▶ [Brief] Your task is to copy every record exactly.

▶ [Input material]

--- Start ---

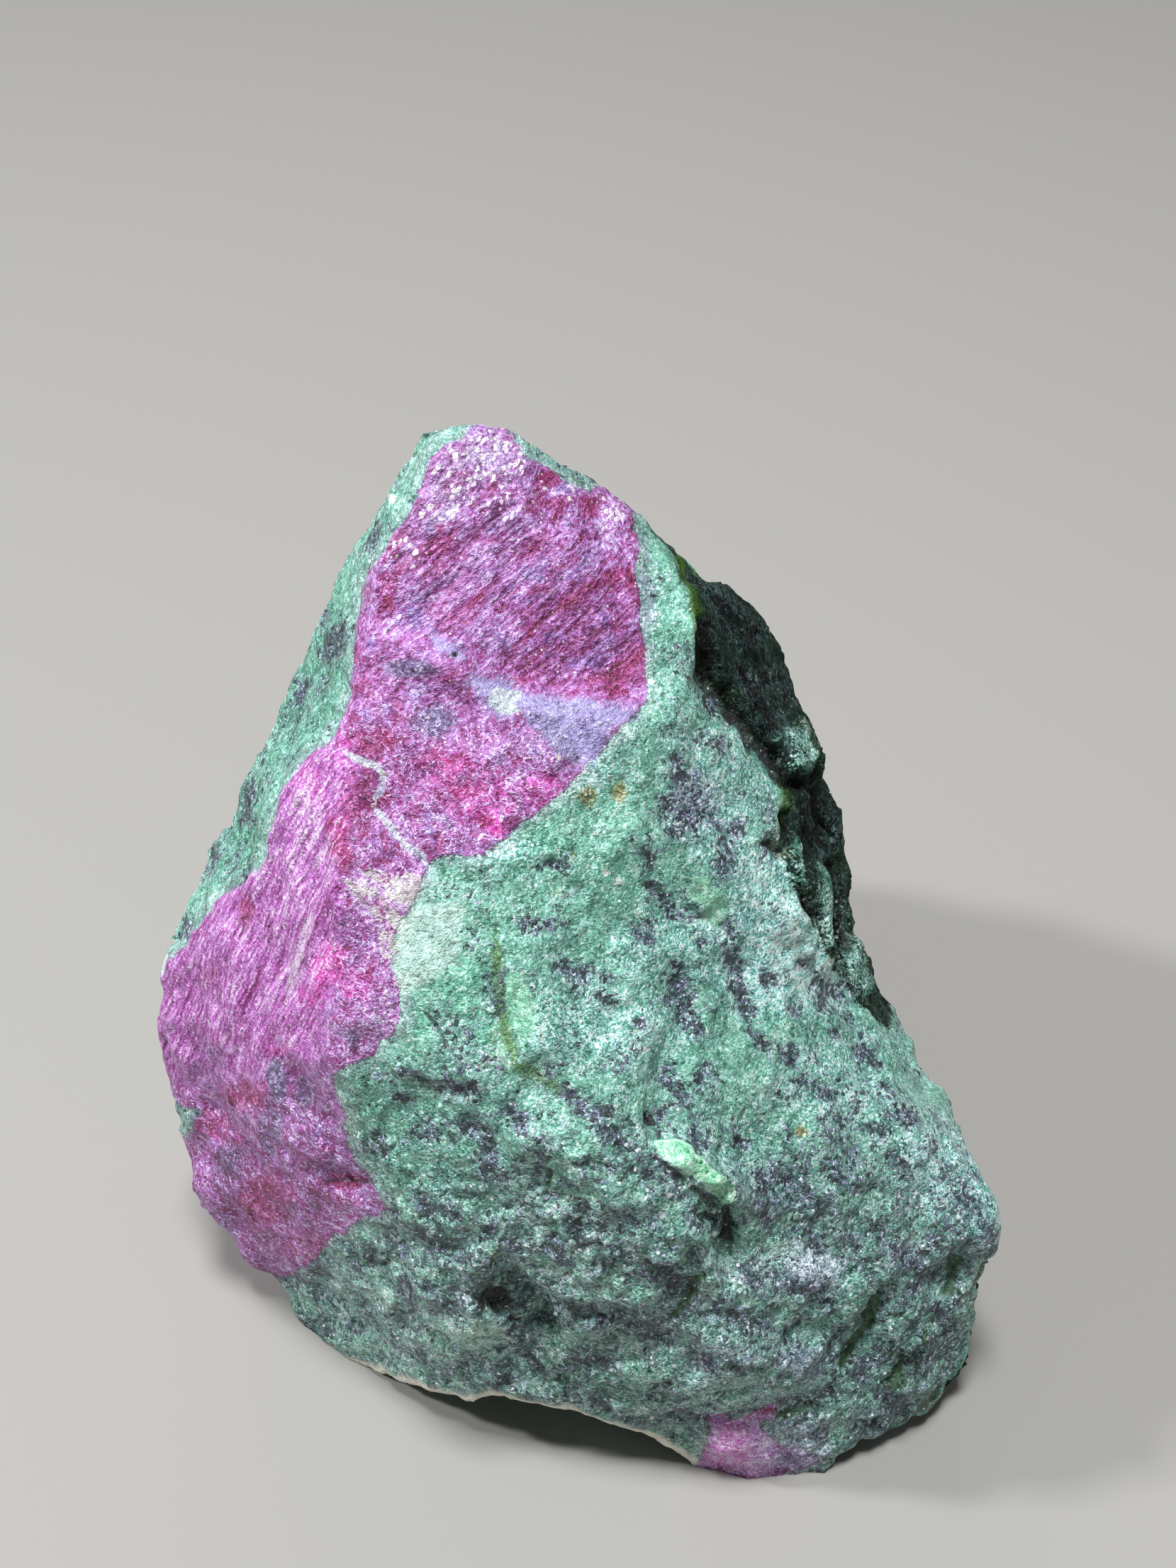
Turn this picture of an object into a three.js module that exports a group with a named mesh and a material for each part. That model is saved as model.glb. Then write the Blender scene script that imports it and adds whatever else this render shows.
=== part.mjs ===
// Rough ruby: one natural broken stone, ruby grown in green zoisite, standing on its broken
// underside. Millimetres, +Z up. X runs to the right across the front of the stone and Y away
// from its front; the origin is on the ground, under the middle of the stone.
//
// The stone is drawn as a cage of named corners joined by facets, one for each break or crystal
// face. The facets are split into small triangles, their edges are worn a little round, and the
// rough relief of the broken rock is laid over them.

import * as THREE from "three";
import { ImprovedNoise } from "three/addons/math/ImprovedNoise.js";

// ---- Driving dimensions, in millimetres ----

const STONE_SIZE = new THREE.Vector3(53, 61, 65.5); // over everything, in X, Y and Z

const COARSE_EDGE = 4.5; // longest edge when the cage is worn round
const FRONT_EDGE = 2.2; // longest edge of the finished surface, on the front and sides
const BACK_EDGE = 2.8;
const UNDERSIDE_EDGE = 6; // the flat underside carries no relief

const COARSE_WEAR = 0.32; // how far a point moves to the middle of its neighbours, 0 to 1
const FINE_WEAR = 0.22;

// The layers of the relief: how wide a swell is, how far it rises, and its place in the noise.
const LUMP = { size: 9, rise: 0.55, seed: 11.3 }; // broad swells of the broken faces
const HACKLE = { size: 4.2, rise: 0.75, seed: 5.7 }; // the uneven, hackly break
const GRIT = { size: 2.3, rise: 0.18, seed: 2.9 }; // grains that stand proud
const MEAN_FOLD = 0.25; // mean of the folded noise, taken off so that flakes add no size
const RELIEF_FADE = 2.5; // height over which the relief's upward part grows from the ground

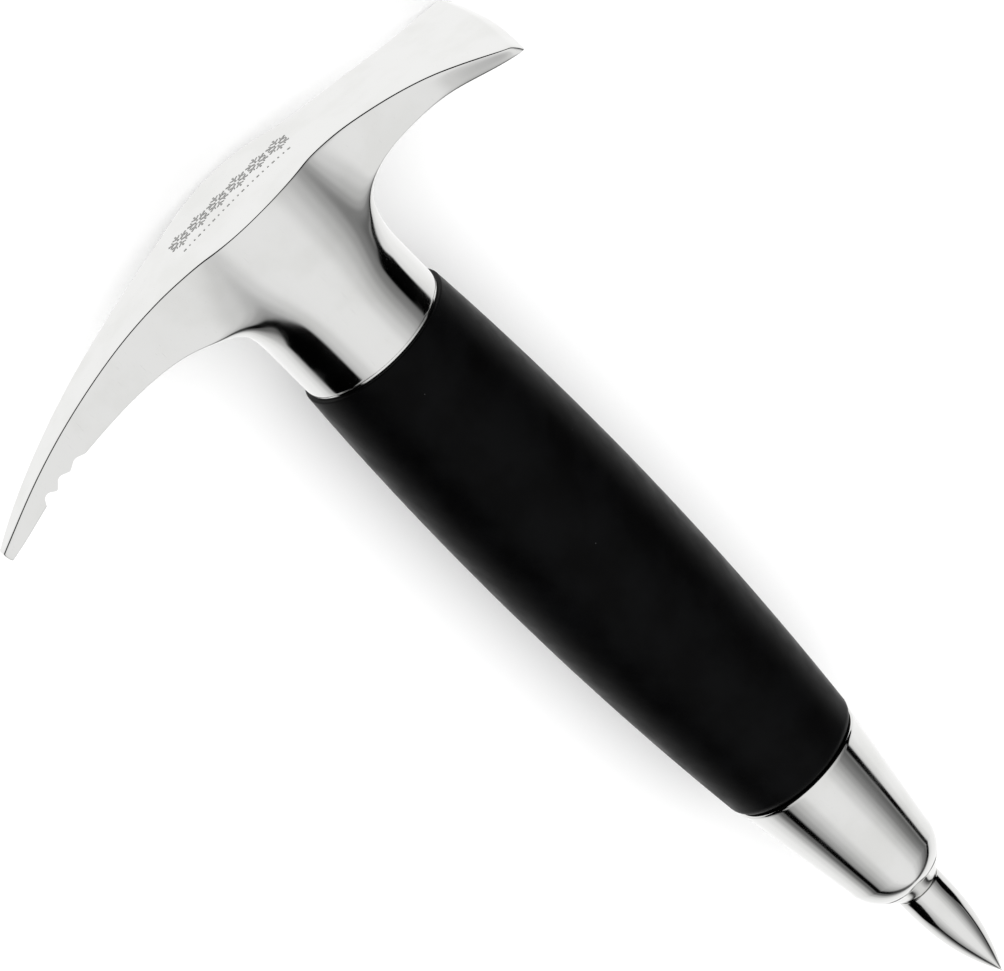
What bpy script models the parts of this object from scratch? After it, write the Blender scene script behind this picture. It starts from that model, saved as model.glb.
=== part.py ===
"""Bar ice axe: a polished steel head with a toothed pick and a flared adze, a barrel-shaped
soft grip clamped on a threaded tang, and a steel ferrule that holds a short spike.

Blender 4.5, metres, +Z up. Every piece is modelled in tool space and hung on one empty:
x runs down the handle's axis, from the crown of the head to the point of the spike, y runs from the
pick to the adze, and z goes across the blade. The empty rolls the tool about its own axis, so that it
lies as it does on a bar top, on its grip and on one corner of the adze.
"""

import math

import bmesh
import bpy
from mathutils import Matrix, Vector

MM = 0.001

# Driving dimensions, in millimetres, measured along the handle from the crown.
OVERALL_LENGTH = 195.0
COLLAR_END = 34.2
GRIP_END = 140.7
FERRULE_NOSE = 172.8

# Radii and half widths, in millimetres.
COLLAR_RADIUS = 13.7
RING_RADIUS = 13.85
GRIP_MAX_RADIUS = 15.8
GRIP_CORE_RADIUS = 10.5
FERRULE_RIM_RADIUS = 12.35
SPIKE_RADIUS = 4.25
ROD_RADIUS = 4.0

# Gaps between pieces that touch, in millimetres.
TOUCH = 0.3

# The crown of the head is an ellipse between the arms, and the top falls away in two arcs.
CROWN_HALF_WIDTH = 13.15
CROWN_HALF_LENGTH = 18.0
COLLAR_START = 21.0

# How much of the crown's extra width is left further down the cheek, at each x.
PICK_CHEEK = ((9.5, 0.92), (13.0, 0.75), (17.0, 0.42), (COLLAR_START, 0.1))
ADZE_CHEEK = ((9.5, 0.95), (13.0, 0.9), (17.0, 0.8), (COLLAR_START, 0.4))
SOCKET_FLOOR = 14.0
PICK_ARC_RADIUS = 120.0
PICK_ARC_START = -10.5
ADZE_ARC_RADIUS = 131.0
ADZE_ARC_START = -2.5
POLL_FLAT_DEPTH = 0.12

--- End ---

▶ [The response]
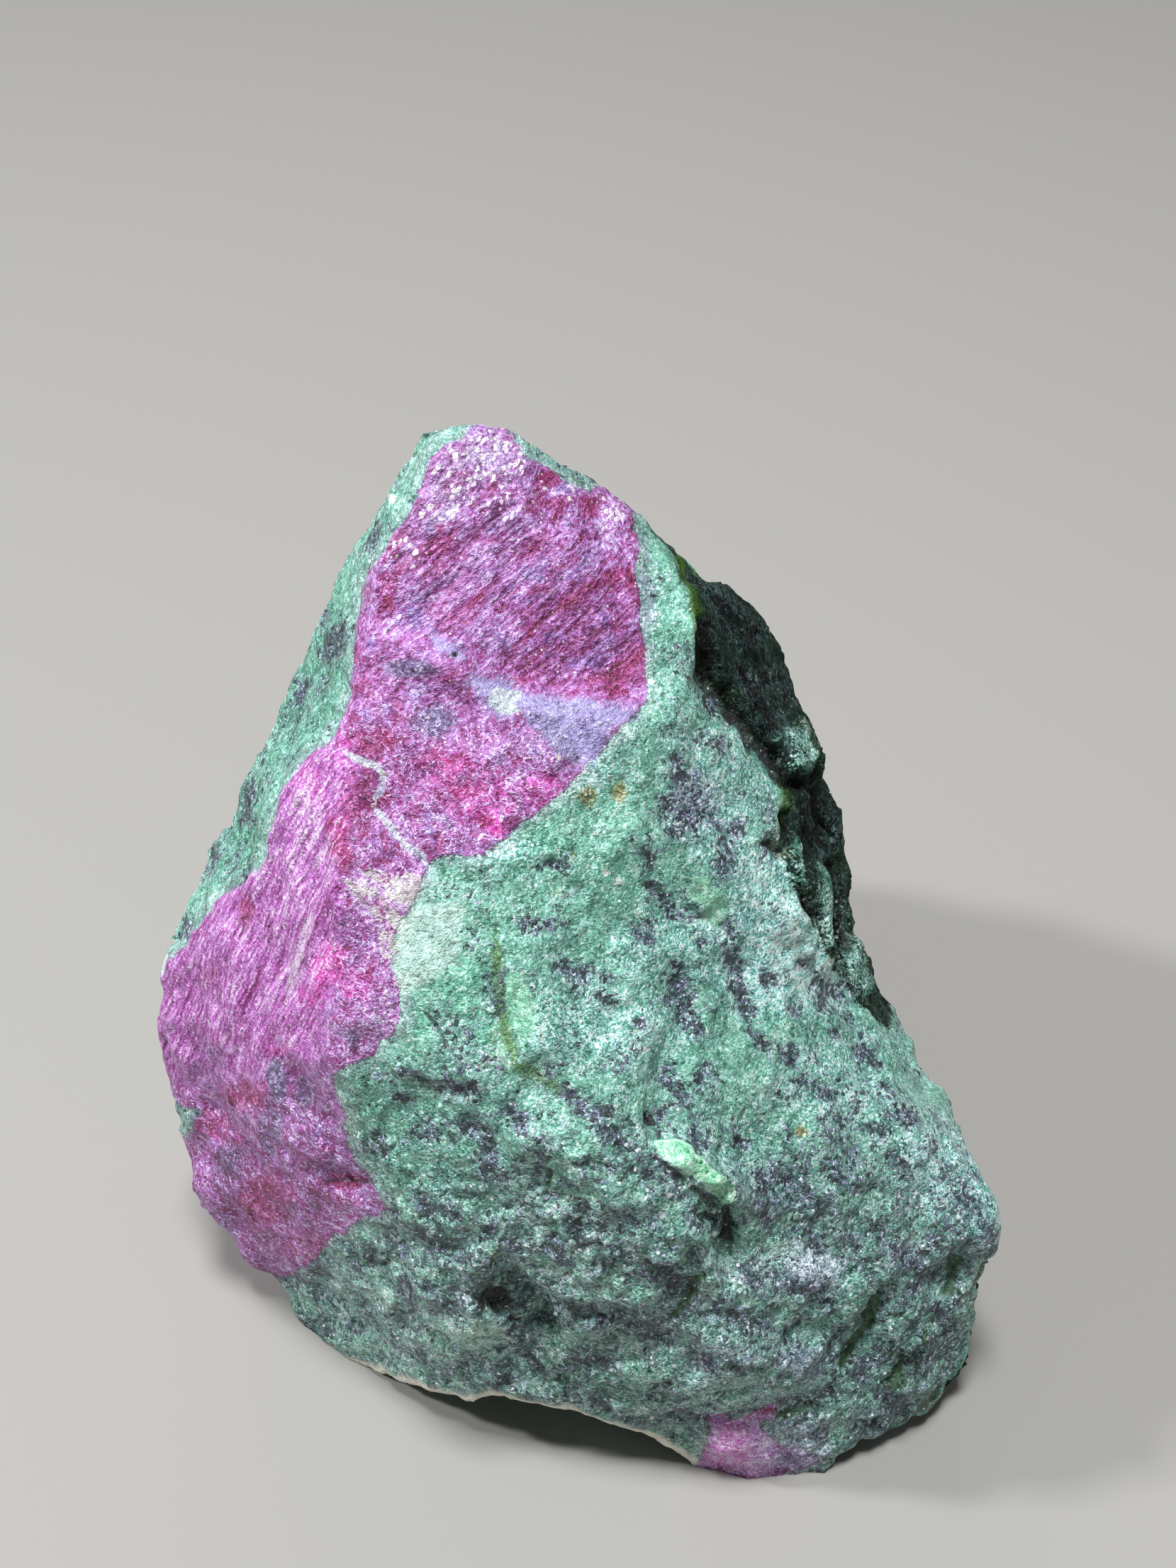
Turn this picture of an object into a three.js module that exports a group with a named mesh and a material for each part. That model is saved as model.glb. Then write the Blender scene script that imports it and adds whatever else this render shows.
=== part.mjs ===
// Rough ruby: one natural broken stone, ruby grown in green zoisite, standing on its broken
// underside. Millimetres, +Z up. X runs to the right across the front of the stone and Y away
// from its front; the origin is on the ground, under the middle of the stone.
//
// The stone is drawn as a cage of named corners joined by facets, one for each break or crystal
// face. The facets are split into small triangles, their edges are worn a little round, and the
// rough relief of the broken rock is laid over them.

import * as THREE from "three";
import { ImprovedNoise } from "three/addons/math/ImprovedNoise.js";

// ---- Driving dimensions, in millimetres ----

const STONE_SIZE = new THREE.Vector3(53, 61, 65.5); // over everything, in X, Y and Z

const COARSE_EDGE = 4.5; // longest edge when the cage is worn round
const FRONT_EDGE = 2.2; // longest edge of the finished surface, on the front and sides
const BACK_EDGE = 2.8;
const UNDERSIDE_EDGE = 6; // the flat underside carries no relief

const COARSE_WEAR = 0.32; // how far a point moves to the middle of its neighbours, 0 to 1
const FINE_WEAR = 0.22;

// The layers of the relief: how wide a swell is, how far it rises, and its place in the noise.
const LUMP = { size: 9, rise: 0.55, seed: 11.3 }; // broad swells of the broken faces
const HACKLE = { size: 4.2, rise: 0.75, seed: 5.7 }; // the uneven, hackly break
const GRIT = { size: 2.3, rise: 0.18, seed: 2.9 }; // grains that stand proud
const MEAN_FOLD = 0.25; // mean of the folded noise, taken off so that flakes add no size
const RELIEF_FADE = 2.5; // height over which the relief's upward part grows from the ground

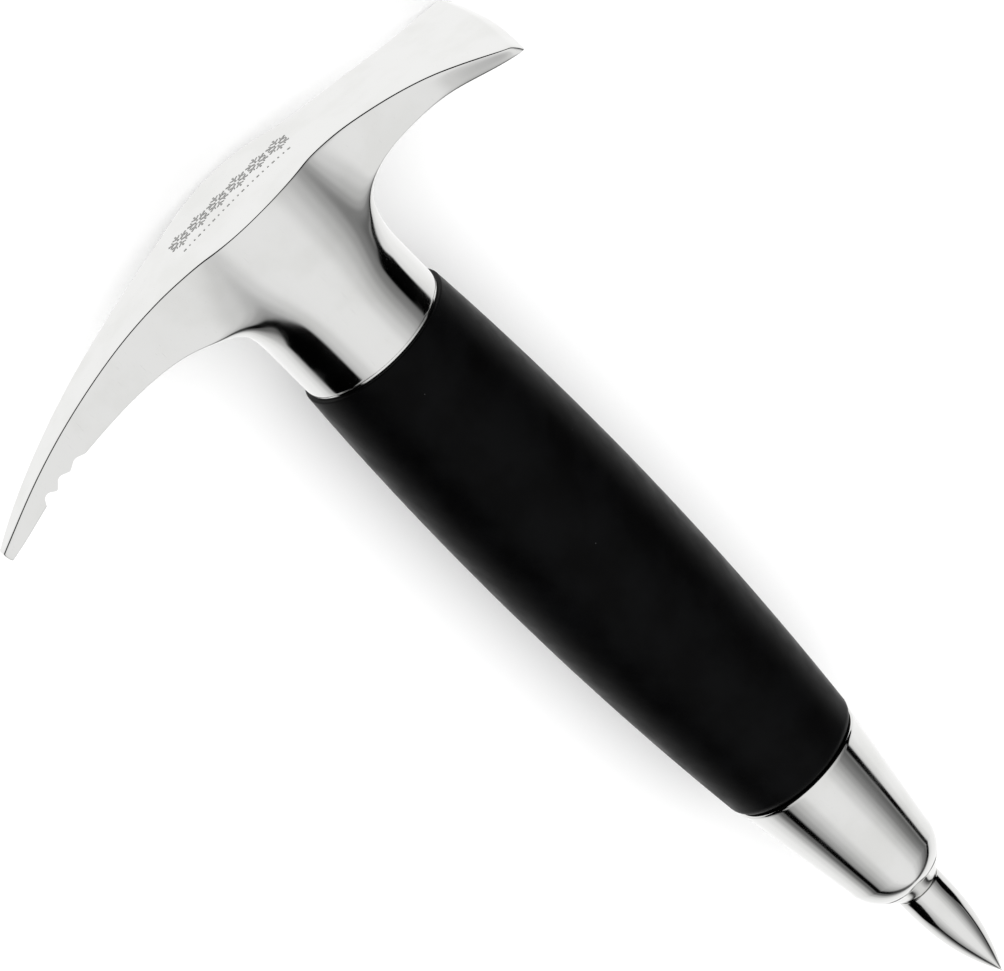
What bpy script models the parts of this object from scratch? After it, write the Blender scene script behind this picture. It starts from that model, saved as model.glb.
=== part.py ===
"""Bar ice axe: a polished steel head with a toothed pick and a flared adze, a barrel-shaped
soft grip clamped on a threaded tang, and a steel ferrule that holds a short spike.

Blender 4.5, metres, +Z up. Every piece is modelled in tool space and hung on one empty:
x runs down the handle's axis, from the crown of the head to the point of the spike, y runs from the
pick to the adze, and z goes across the blade. The empty rolls the tool about its own axis, so that it
lies as it does on a bar top, on its grip and on one corner of the adze.
"""

import math

import bmesh
import bpy
from mathutils import Matrix, Vector

MM = 0.001

# Driving dimensions, in millimetres, measured along the handle from the crown.
OVERALL_LENGTH = 195.0
COLLAR_END = 34.2
GRIP_END = 140.7
FERRULE_NOSE = 172.8

# Radii and half widths, in millimetres.
COLLAR_RADIUS = 13.7
RING_RADIUS = 13.85
GRIP_MAX_RADIUS = 15.8
GRIP_CORE_RADIUS = 10.5
FERRULE_RIM_RADIUS = 12.35
SPIKE_RADIUS = 4.25
ROD_RADIUS = 4.0

# Gaps between pieces that touch, in millimetres.
TOUCH = 0.3

# The crown of the head is an ellipse between the arms, and the top falls away in two arcs.
CROWN_HALF_WIDTH = 13.15
CROWN_HALF_LENGTH = 18.0
COLLAR_START = 21.0

# How much of the crown's extra width is left further down the cheek, at each x.
PICK_CHEEK = ((9.5, 0.92), (13.0, 0.75), (17.0, 0.42), (COLLAR_START, 0.1))
ADZE_CHEEK = ((9.5, 0.95), (13.0, 0.9), (17.0, 0.8), (COLLAR_START, 0.4))
SOCKET_FLOOR = 14.0
PICK_ARC_RADIUS = 120.0
PICK_ARC_START = -10.5
ADZE_ARC_RADIUS = 131.0
ADZE_ARC_START = -2.5
POLL_FLAT_DEPTH = 0.12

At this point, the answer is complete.